Improving Your Trade Show ROI
Once you have baseline measurements, optimize for better returns.
Pre-Show Meeting Booking
The highest-ROI activity at trade shows is pre-scheduled meetings with target accounts. Teams that book 10-15 meetings before the show consistently report 2-3x higher lead quality compared to walk-up booth traffic.
Send personalized outreach to your target accounts 4-6 weeks before the show, offering meeting slots at your booth or a nearby venue.
Attendee Sharing and Amplification
Use attendee advocacy tools to amplify your presence. When your team and booth visitors share your event presence on LinkedIn, it drives traffic to your booth and generates awareness among prospects who aren't attending.
Attendir can create share pages for your trade show presence — your team members and engaged visitors share their experience with personalized tracked links, bringing additional qualified traffic to your next event.
Post-Show Follow-Up Speed
Speed of follow-up directly correlates with conversion rates. Leads contacted within 24-48 hours convert at 3-5x the rate of those contacted after a week.
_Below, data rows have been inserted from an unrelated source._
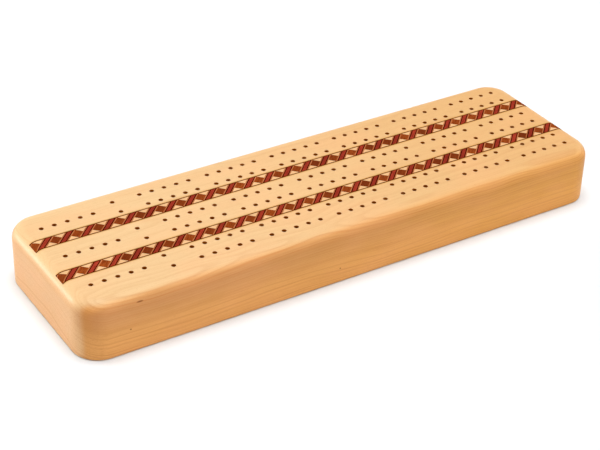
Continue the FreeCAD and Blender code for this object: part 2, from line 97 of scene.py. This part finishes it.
# each metal's bright and tarnished colours, and its roughness
METALS = {
    "brass": ("e3b55c", "a8762c", 0.24),
    "steel": ("d0d2d4", "8f9396", 0.28),
    "copper": ("d98a63", "93492a", 0.24),
}


def colour(text):
    """Linear RGBA from a colour written as six hexadecimal digits."""
    channels = [int(text[place:place + 2], 16) / 255 for place in (0, 2, 4)]
    linear = [c / 12.92 if c <= 0.04045 else ((c + 0.055) / 1.055) ** 2.4 for c in channels]
    return (*linear, 1.0)


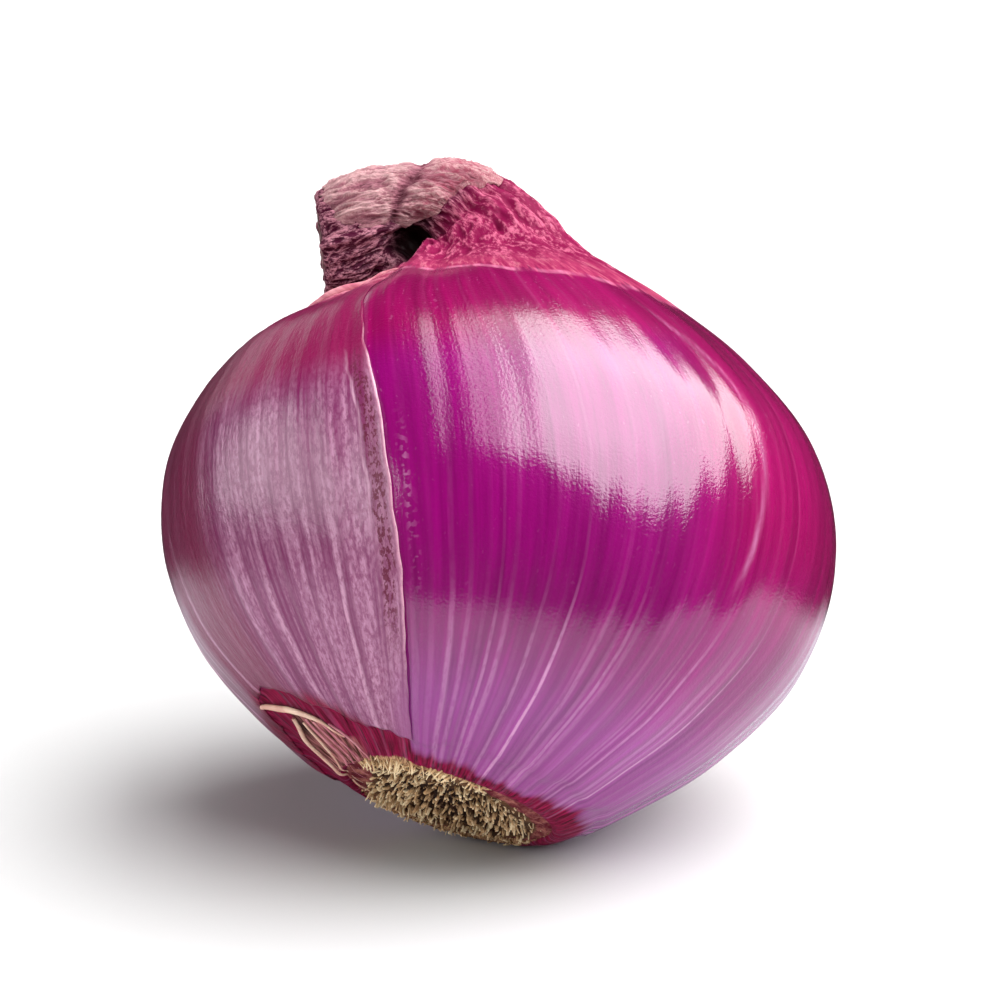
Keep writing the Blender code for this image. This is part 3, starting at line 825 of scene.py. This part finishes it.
def rim_line(rng):
    """Centre line of a stub on the lip of the skin, or None where there is no room for it."""
    angle = math.radians(rng.uniform(*RIM_SPAN))
    station = rng.uniform(*RIM_STATIONS)
    t, turn = station + np.array((-0.05, 0, 0.05)), np.full(3, angle)
    start = skin_points(t, turn)
    up = outward(t, turn)[1]
    down = unit(start[0] - start[2])
    side = np.cross(up, down)
    heading = down * rng.uniform(0.2, 1.1) + up * rng.uniform(0.2, 0.9) + side * rng.uniform(-0.8, 0.8)
    bend = down * rng.uniform(-0.1, 0.4) + side * rng.uniform(-0.3, 0.3)
    length = rng.uniform(*RIM_LENGTHS) * (1 - 0.5 * low_side(angle, 2))
    line = bent_line(start[1], heading, bend, length, 0.2)
    return line if station < around(RIM_END, angle) and clears_floor(line) else None


def root_lines(rng):
    """Centre line, thickness and shade of every root and stub, thinned out in clumps."""
    for radius, angle, splay, length, thickness in root_places(rng):
        line = root_line(rng, radius, angle, splay, length)
        clump = noise.noise(Vector(line[1] * CLUMP_SCALE))
        low = low_side(angle, radius / 9)
        shade = 0.15 + 0.45 * radius / 10.5 + rng.uniform(-0.25, 0.3) + 0.9 * clump - 0.2 * low
        if clump > -0.32 + 0.3 * low:
            yield line, thickness, shade
    for _ in range(RIM_STUBS):
        line = rim_line(rng)
        shade = rng.uniform(0.45, 1.05)
        thickness = rng.uniform(*RIM_RADII)
        if line is not None and noise.noise(Vector(line[1] * CLUMP_SCALE)) > -0.25:
            yield line, thickness, shade


def root_tube(line, radius, rng):
    """Rings of points round one root, thinner and frayed to its tip."""
    axis = unit(line[-1] - line[0])
    helper = np.array((1, 0, 0)) if abs(axis[0]) < 0.7 else np.array((0, 1, 0))
    side = unit(np.cross(axis, helper))
    other = np.cross(axis, side)
    turns = np.arange(ROOT_SIDES)[:, None] * TURN / ROOT_SIDES
    flat = rng.uniform(0.55, 1)
    widths = radius * np.linspace(1.15, rng.uniform(0.35, 0.7), len(line))
    widths[1:-1] *= 1 + np.array([rng.uniform(-0.15, 0.15) for _ in widths[1:-1]])
    return line[:, None] + widths[:, None, None] * (np.cos(turns) * side + flat * np.sin(turns) * other)


def make_roots(material):
    """The stubble of dried roots and the fibres round the plate, in one piece."""
    rng = random.Random(ROOT_SEED)
    along = np.append(np.repeat(np.linspace(0, 1, ROOT_SECTIONS), ROOT_SIDES), (0, 1))
    points, faces, tones = [], [], []
    for line, thickness, shade in list(root_lines(rng)):
        rings = root_tube(line, thickness, rng)
        ends = np.stack((line[0], line[-1] + (line[-1] - line[-2]) * 0.25))
        start = len(points) * len(along)
        faces.extend(tuple(start + index for index in face) for face in tube_faces(ROOT_SECTIONS, ROOT_SIDES))
        points.append(place(np.concatenate((rings.reshape(-1, 3), ends))))
        tones.append(np.full(len(along), shade))
    obj = make_object("dried_roots", np.concatenate(points), faces, material)
    mark(obj, "tone", np.concatenate(tones))
    mark(obj, "tip", np.tile(along, len(points)))


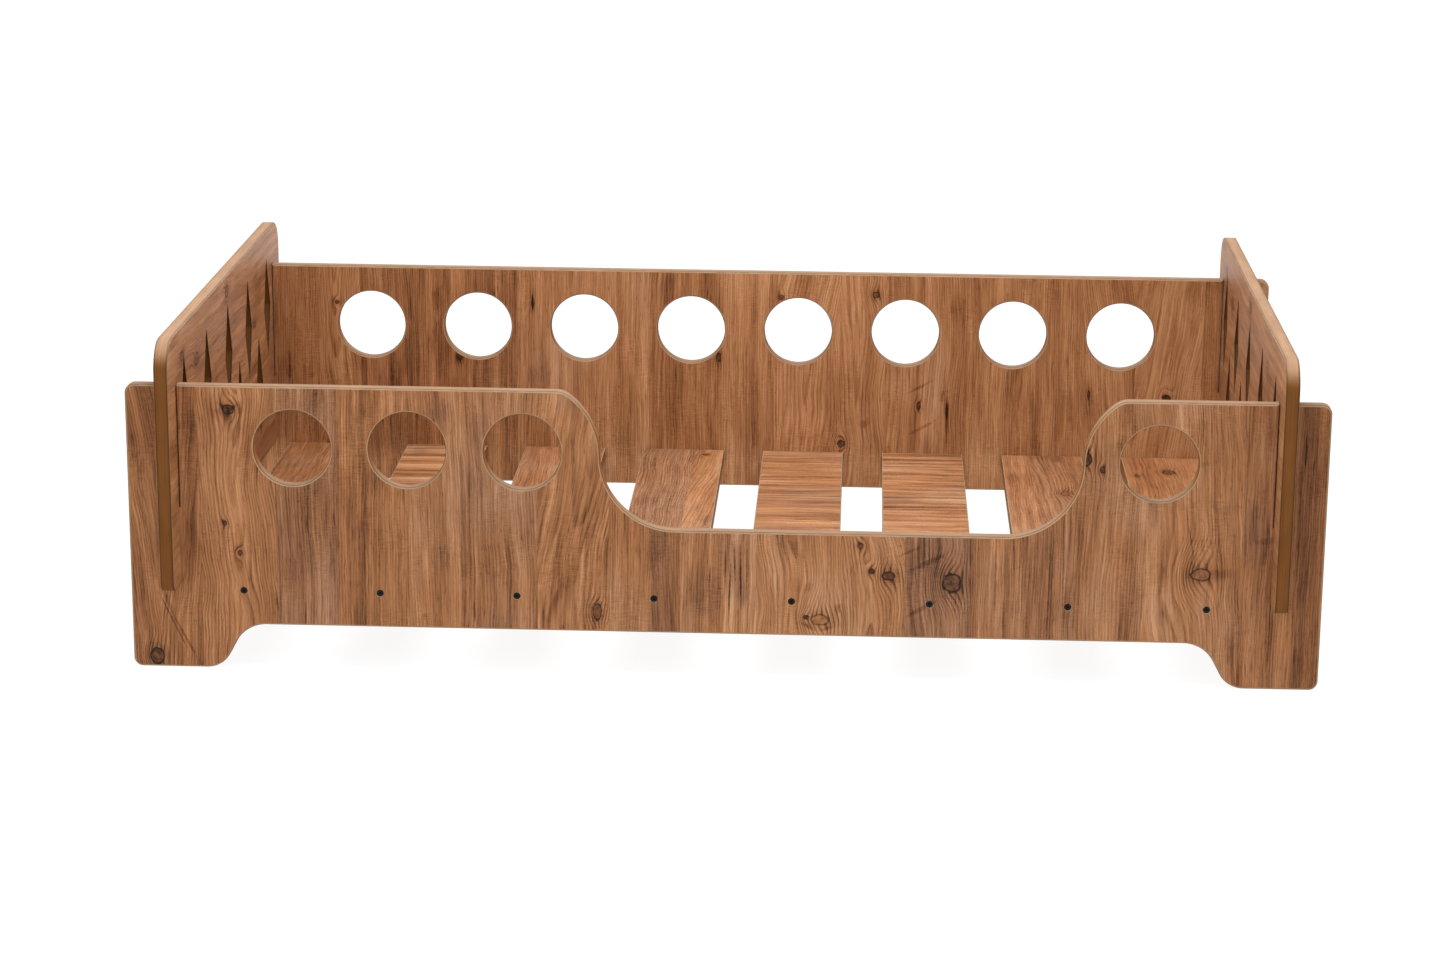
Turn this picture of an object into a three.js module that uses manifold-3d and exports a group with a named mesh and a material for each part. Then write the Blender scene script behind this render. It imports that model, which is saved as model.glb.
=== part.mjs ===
// Slot-together floor bed for a toddler, in millimetres.
//
// Two long side panels are joined by eight slats, each held by one countersunk screw at either end.
// Two end panels drop into slots in the side panels (cross-lap joints) and lift out without tools.
//
// Frame: origin on the floor in the middle of the footprint, +X along the bed, +Y from the entry
// side to the back, +Z up.
import * as THREE from 'three';
import { mergeVertices } from 'three/addons/utils/BufferGeometryUtils.js';
import Module from 'manifold-3d';

const wasm = await Module();
wasm.setup();

// ---- driving dimensions -------------------------------------------------------------------

const BOARD = 18;                 // thickness of every board
const INNER_LENGTH = 1410;        // sleeping space along X; the end panels sit just outside it
const INNER_WIDTH = 720;          // sleeping space along Y, between the side panels
const WING = 49;                  // how far every panel runs on past the panel that it crosses
const FIT_GAP = 0.3;              // clearance between two pieces that bear on each other

const FRONT_HEIGHT = 380;         // top edge of the entry side
const BACK_HEIGHT = 387;          // top edge of the back
const ARCH_HEIGHT = 60;           // underside of a side panel between its feet
const FOOT_LENGTH = 96;           // flat underside of each foot, with its rounded corner
const FOOT_ANGLE = 62;            // slope of the foot's inner edge, in degrees
const FOOT_TOE_RADIUS = 35;       // round at the bottom of that edge
const FOOT_ARCH_RADIUS = 45;      // round at the top of that edge
const CORNER_RADIUS = 12;         // outer corners of the side panels

const ENTRY_CENTRE = 150;         // middle of the entry cut-out along X
const ENTRY_WIDTH = 620;          // entry cut-out at its narrowest, between the upright edges
const ENTRY_SILL = 198;           // bottom of the entry cut-out
const ENTRY_ROUND = 98;           // both rounds of each S-shaped edge
const ENTRY_TOP_RADIUS = 30;      // round onto the top edge

const HOLE_RADIUS = 50;           // round peep holes
const HOLE_HEIGHT = 299;          // centre of the holes above the floor
const OUTER_HOLE_X = 557;         // outermost holes, from the middle of the bed
const FRONT_HOLE_PITCH = 148.7;
const FRONT_HOLES_LEFT = 3;       // holes between the entry and the left end
const FRONT_HOLES_RIGHT = 1;      // holes between the entry and the right end
const BACK_HOLES = 8;

const LAP_HEIGHT = 218;           // where the slots of crossing panels meet
const SLOT_WIDTH = 20;            // slots are a little wider than the board
const END_BOTTOM = 115;
const END_TOP = 445;
const END_TOP_RADIUS = 40;
const END_BOTTOM_RADIUS = 15;

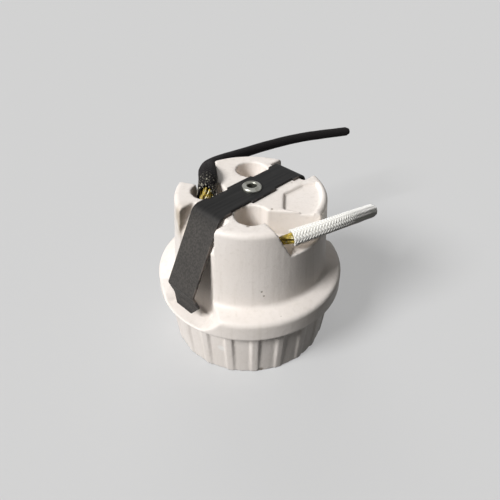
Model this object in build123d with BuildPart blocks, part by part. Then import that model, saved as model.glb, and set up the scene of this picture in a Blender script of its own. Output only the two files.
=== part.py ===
from build123d import *
import os
from math import cos, radians, sin, tan

# A medium-base porcelain lamp holder of the snap-in kind, standing on its mouth.
# Millimetres. +Z is up and runs through the lamp's axis, with the origin in the
# middle of the mouth. +X runs along the spring clip, towards its hidden leg. The
# front of the holder, where the white lead lies, is at -X and -Y.

os.makedirs("parts", exist_ok=True)

# Screw shell for the lamp's thread
shell_minor_r = 12.55       # crest of the thread inside
thread_depth = 0.8
shell_t = 0.4
shell_pitch = 3.629         # seven turns to the inch
shell_low_z = 6.6
shell_plain = 1.75          # plain rim left below the first turn and above the last
shell_crest = 1.1           # flat of the thread's root, and of its crest outside
shell_flank = 2.5
shell_tab_w = 6.4
shell_tab_r = 6.6           # the tabs reach in to here
shell_tab_edge_r = 1.2

# Porcelain, inside: each step out leaves room for what is inside it
cavity_gap = 0.75           # from the shell to the porcelain
mouth_step = 1.9            # the lamp's way in is wider than the cavity
mouth_depth = 5.0
mouth_chamfer = 0.8
cavity_r = shell_minor_r + thread_depth + shell_t + cavity_gap
mouth_r = cavity_r + mouth_step

# Porcelain, outside
skirt_t = 3.05              # the wall at the mouth, between the ribs
skirt_spread = 1.25         # the skirt widens by this up to the flange
flange_overhang = 2.3
skirt_mouth_r = mouth_r + skirt_t
skirt_top_r = skirt_mouth_r + skirt_spread
flange_r = skirt_top_r + flange_overhang    # 1 13/16 in across
flange_under_z = 14.2
flange_edge_z = 19.1        # top edge of the flange's outer wall
seat_z = 20.5               # where the sloped seat meets the tower
tower_base_r = 18.9
tower_top_r = 17.85
body_h = 39.7               # 1 9/16 in
flange_low_edge_r = 0.6
flange_top_edge_r = 1.3
seat_fillet_r = 1.3
rim_edge_r = 1.2

# Grip ribs round the skirt
rib_count = 21
rib_width = 2.2
rib_height = 0.6            # under the flange
rib_foot_height = 0.2       # the ribs fade towards the mouth
rib_edge_r = 0.5
rib_start = -132.6          # azimuth of one rib, degrees

# Deck that carries the contacts
well_depth = 8.2            # from the top down to the deck
deck_t = 4.5
deck_top_z = body_h - well_depth
deck_z = deck_top_z - deck_t

# Wire wells in three of the four lobes
well_offset = 7.2           # from the clip's line and from the line across it
well_r = 3.85
rivet_offset = 6.6          # the rivets stand a little nearer the axis

# Notches that the leads leave by
notch_depth = 6.8
notch_apex_x = -10.6        # where the two straight notch walls would meet
notch_angle = 49.7          # of those walls, from the clip's line
notch_inner = (-5.3, 10.4)  # floor's inner corner, beside the well
notch_floor_x = -5.3        # floor's outer corner
notch_top_inner = (-7.4, 11.2)
notch_top_x_front = -8.6    # sloped wall at the rim, front notch
notch_top_x_rear = -9.8     # and rear notch
notch_rim_y = 16.0

# Shallow panel sunk in the lobe that has no well
panel_depth = 0.8
panel_start = (10.7, -6.7)
panel_corner = (4.4, -6.25)
panel_end = (-0.5, -10.4)
panel_rim_r = 16.4

# Spring clip: one folded strip
clip_t = 0.6
clip_half_w = 4.25
clip_neck_half_w = 3.6
clip_pad_x = 3.95           # the wide middle ends here
clip_neck_end_x = 10.3
clip_knee_x = 13.95         # where top and leg would meet, outer faces
clip_bend_r = 2.4
clip_shoulder = (22.5, 23.2)
clip_waist = (21.05, 19.3)
clip_toe = (21.85, 17.5)
clip_shoulder_r = 0.8
clip_toe_half_w = 2.6
clip_waist_r = 0.7
clip_neck_r = 0.3
clip_grooves = 3
clip_groove = 0.28          # depth of the grip lines on the foot
clip_groove_start = 1.1     # first line, measured down the foot's ramp
clip_groove_pitch = 1.05

# Seat of the clip in the porcelain
slot_half_w = 5.6
slot_floor_top_x = 16.5
slot_floor_low_x = 17.5
slot_knee_clear = 0.9       # under the clip's bend
scoop_floor_z = 15.3        # at the slot
scoop_lip = 0.7             # what is left of the flange below the scoop
scoop_half_out = 6.0        # half its floor's width at the flange's edge
scoop_flare = 70.0          # its sides lean out to this there, degrees from upright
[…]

Set up automated email sequences that trigger immediately after the show, and ensure sales has call lists ready by the morning after.
For a broader perspective on event ROI, see our complete guide to measuring event ROI.
Trade Show ROI Report Template
Present your trade show ROI to stakeholders using this structure:
Executive Summary
- Show name, dates, location
- Total investment: $X
- Leads captured: X (X qualified)
- Pipeline generated: $X
- ROI: X%
Cost Breakdown
- Table of all costs (budgeted vs. actual)
Lead and Pipeline Metrics
- Leads by quality tier
- Pipeline created (30/60/90 day)
- Projected revenue (12-month)
Channel Comparison
- CPL vs. other marketing channels
- Quality comparison (lead-to-opportunity rate)
Recommendations
- Continue, modify, or discontinue participation
- Specific improvements for next year
- Budget recommendation
The companies that get the most from trade shows aren't necessarily the ones with the biggest booths. They're the ones that measure systematically, follow up fast, and improve with each show.